Marshall Newman polling news

Vote No VirginiaThe Commonwealth Coalition, who is leading the fight to defeat the Marshall Newman amendment, today issued a press release and poll memo on its latest polling results. The entire press release is available on the Equality Loudoun website and the poll memo is available here. The good news is that support for the amendment is below 50% of the likely voters polled.

Last year’s polling of registered voters (as opposed to likely voters) on a potential amendment banning gay marriage (since the official language of the amendment had not been decided upon) showed that 54% supported such a ban. The broadening of the amendment beyond gay marriage is noted as the reason for the erosion of support.

While the poll is indicative of how people feel today, we have a long way to go to November. Those of us voting NO have to continue to work hard to get people to read the entire amendment and see the unintended consequences of permitting such language to be added to the Virginia constitution. The text of the amendment appears in my sidebar and will remain there until Election Day.

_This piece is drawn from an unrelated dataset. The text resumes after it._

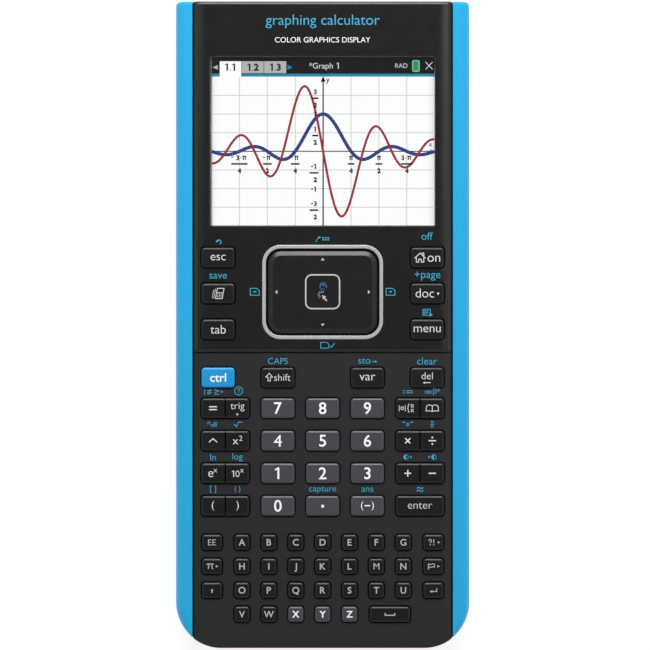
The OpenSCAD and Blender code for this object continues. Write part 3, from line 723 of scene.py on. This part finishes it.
# More legends on the keys.
NEGATIVE = [("text", "(", -1.55, 0, None, 2.7), ("text", ")", 1.55, 0, None, 2.7),
            ("box", 0, 0.05, 1.7, 0.34)]
TRIG = [word("trig", 4.1, 0, 0.35, -0.01), arrow(0, -1.8, 0, 0.42)]
CARET = [([(-1.2, -0.45), (0, 0.65), (1.2, -0.45)], 0.28)]
SQUARE = [("text", "x", -0.6, -0.3, 1.6), ("text", "2", 0.95, 0.75, None, 1.5)]
EXP = [word("e", 1.5, -0.65, -0.25), word("x", 1.1, 0.7, 0.75, -0.01)]
TEN_POWER = [("one", -1.15, -0.15, 1.9, 0.27), ("text", "0", 0.0, -0.15, None, 1.9, -0.008),
             word("x", 1.1, 1.3, 0.75, -0.01)]
COMMA = [("disc", 0, 0, 0.3), ([(0.2, -0.05), (0.1, -0.45), (-0.2, -0.75)], 0.22)]
QUESTION = [(arc(-0.95, 0.42, 0.42, 170, -60, 8) + [(-0.9, -0.2)], 0.24), ("disc", -0.9, -0.7, 0.17, 8),
            ([(0.15, 0.85), (0.15, -0.25)], 0.24), ("disc", 0.15, -0.7, 0.17, 8)]

# Command keys: side, row, legend, marks above. Ctrl row: x. Pairs, by side and row: left key, right key.
COMMANDS = {
    "key_esc": (-1, 0, [word("esc", 4.4)], UNDO),
    "key_calc": (-1, 1, CALC_ICON, [("text", "save", 0, 5.05, 5.1)]),
    "key_tab": (-1, 2, [word("tab", 4.5)], []),
    "key_on": (1, 0, HOUSE + [("text", "on", 1.95, -0.35, 3.7)], [("text", "off", 0, 6.3, 3.3)]),
    "key_doc": (1, 1, [word("doc", 5.4, -0.7, 0.1), arrow(3.2, -0.1, 270, 0.5)],
                [("text", "+page", 0.1, 5.1, 7.6)]),
    "key_menu": (1, 2, [word("menu", 7.9)], MENU_ICON),
}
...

Good news, indeed. Defeating the amendment is possible. Let’s all get to work!

UPDATE: Kenton has great pics of the numbers.

8 thoughts on “Marshall Newman polling news

  1. Thanks for the info, but honestly, no one should read into the comparative results.

    They changed the sample methodology. It’s almost guaranteed that they’d get different results, and it doesn’t mean there’s an erosion of support. You should know that, Vivian.

    If both polls tested likelies, or both tested registered, then you’d have something. But to change the sample and change the question, and to compare it to a previous poll and think you’ve accomplished anything is completely a misuse of statistical reliability.

    Besides, the 2002 sales tax referendum was passing in September, and it lost 62-38.

    Neat reading, though, but that’s about all it is.

  2. I think I was clear, as is the poll memo, that the question and the sample had been changed. The most important piece of this is that amendment support is below 50%. And,as I said, there is a long way to go to November.

  3. Interesting that amendment proponents are trying to downplay the significance of this poll by saying it must be a push poll, the sample methodology is flawed, it doesn’t necessarily reflect what will happen on election day, yadda yadda yadda.

    You would think that they would want to use it to rally the somewhat uninspired troops, who may or not believe that this will be a cakewalk, and who may or may not believe that this amendment is advisable or neccessary.

    I wonder what that’s about. It suggests to me that they are counting, in large part, on fair minded people assuming that defeating the amendment is a lost cause and not worth investing effort in.

    That would explain the attempt to obfuscate the one salient fact; That support for the amendment is well under 50%. It doesn’t really matter what the difference is between registered voters and likely voters, or how much support has eroded since last year. What matters is that, among likely voters who have read the entire text of the amendment, support is well under 50%. What that tells us is really the only thing that matters. If we do the work – and it’s just a quantitative problem – of making sure that voters READ THE WHOLE THING, we will win.

    If we do that, we will win. The rest is noise.